Lodestar – CODAworx

Lodestar

Submitted by Randy Polumbo

Client: Coachella

Location: Coachella, CA, United States

Completion date: 2018

Artwork budget: $750,000

Project Team

Artist

Randy Polumbo

Lead Fabricator

Jon Shearin

Overview

Currently installed in Bombay Beach, CA, Lodestar (2018), commissioned by the Coachella music festival in April 2018, is a 50-ft-high sculpture made from a 1940 Lockheed Lodestar WW2 military jet adorned with hand-blown glass flowers made out of mercury and silver-plated glass lit with LED lights and electronics. It is an instrument of destruction involuntarily crafted into an interactive flower. The interactive piece invites guests to act as “pollinators” by ascending through its center and into the symbolic ovule to gather, interact, and observe which they generally do at length. Taking this harrowing and constrictive journey of almost 50 vertical feet, the viewer is disoriented and confounded then sprung into an open 20-foot nest that sways uneasily.
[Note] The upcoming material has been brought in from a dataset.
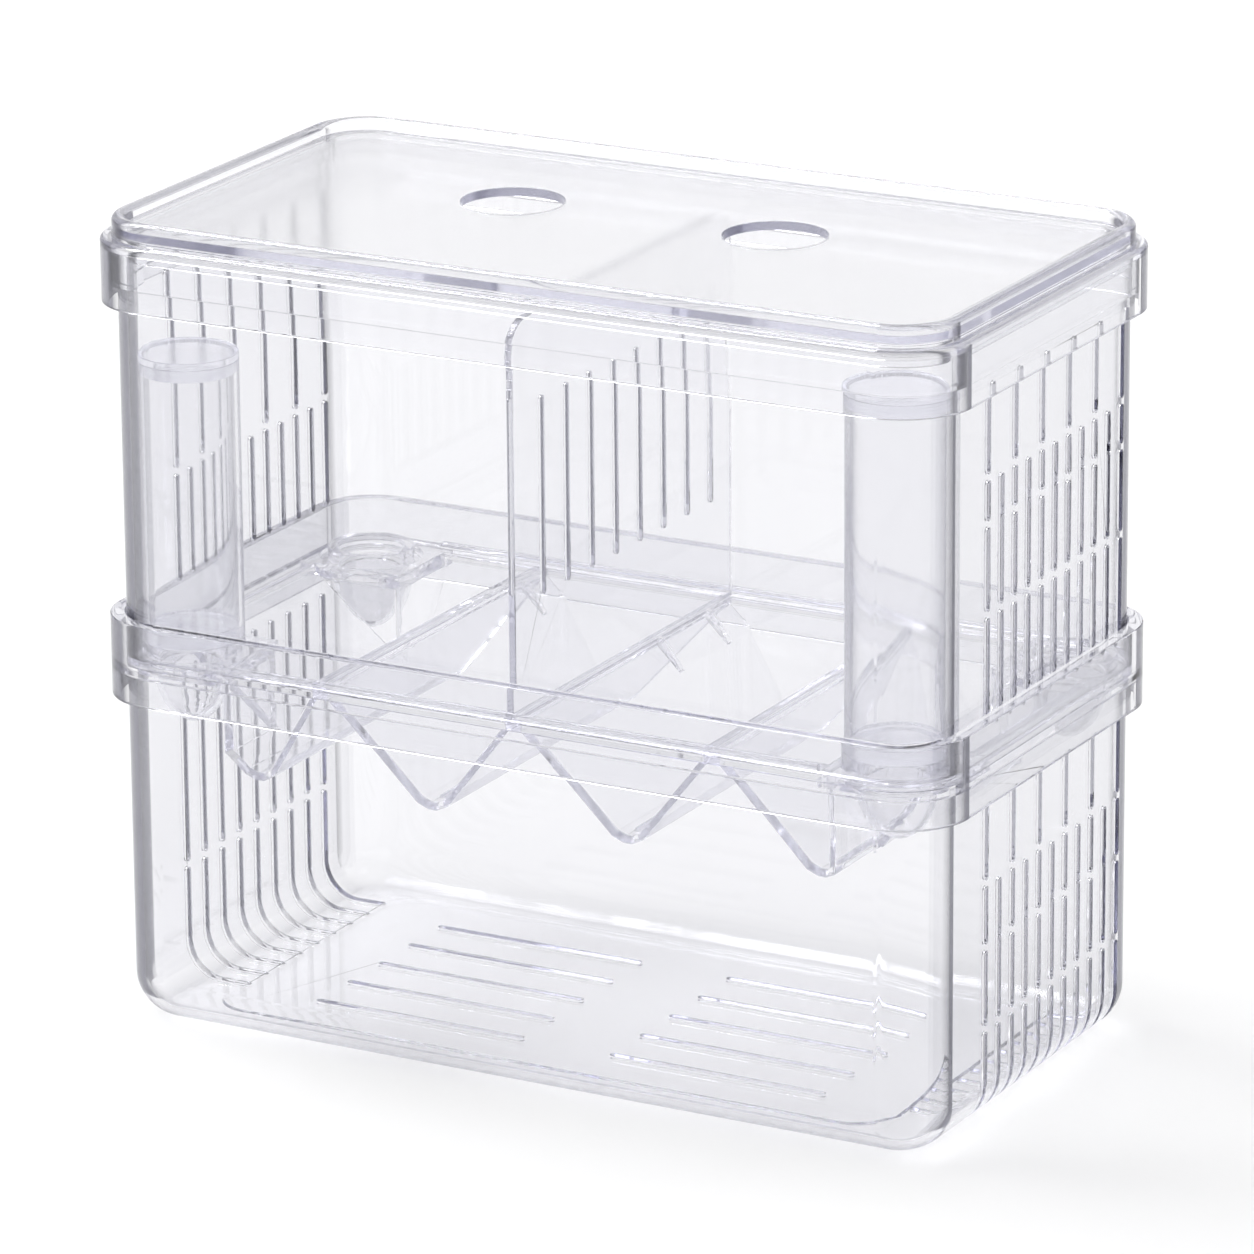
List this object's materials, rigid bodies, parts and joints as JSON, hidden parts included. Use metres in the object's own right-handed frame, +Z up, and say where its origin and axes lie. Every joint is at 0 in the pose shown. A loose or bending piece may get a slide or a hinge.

It is a dizzying experience meant to alter and confront the viewer’s expectations and perceptions.

Goals

In the summer of 2018, I re-installed Lodestar at Burning Man, an annual festival in which participants negotiate a vast desert landscape by transforming it temporarily into an ephemeral city. Burning Man started in 1986 as a small, spontaneous gathering on Baker Beach in San Francisco and continues today as a highly organized, planned, and federally permitted festival drawing 50,000+ people annually. The festival relocated to the Black Rock Desert in 1991. Burning Man serves as a model for fostering dynamic and sustainable interactions with the surrounding environment and promoting radical self-expression. Although temporary, Burning Man emphasizes adaptation to a radically hostile environment. Negotiating derelict or inhospitable environments is crucial to my work today.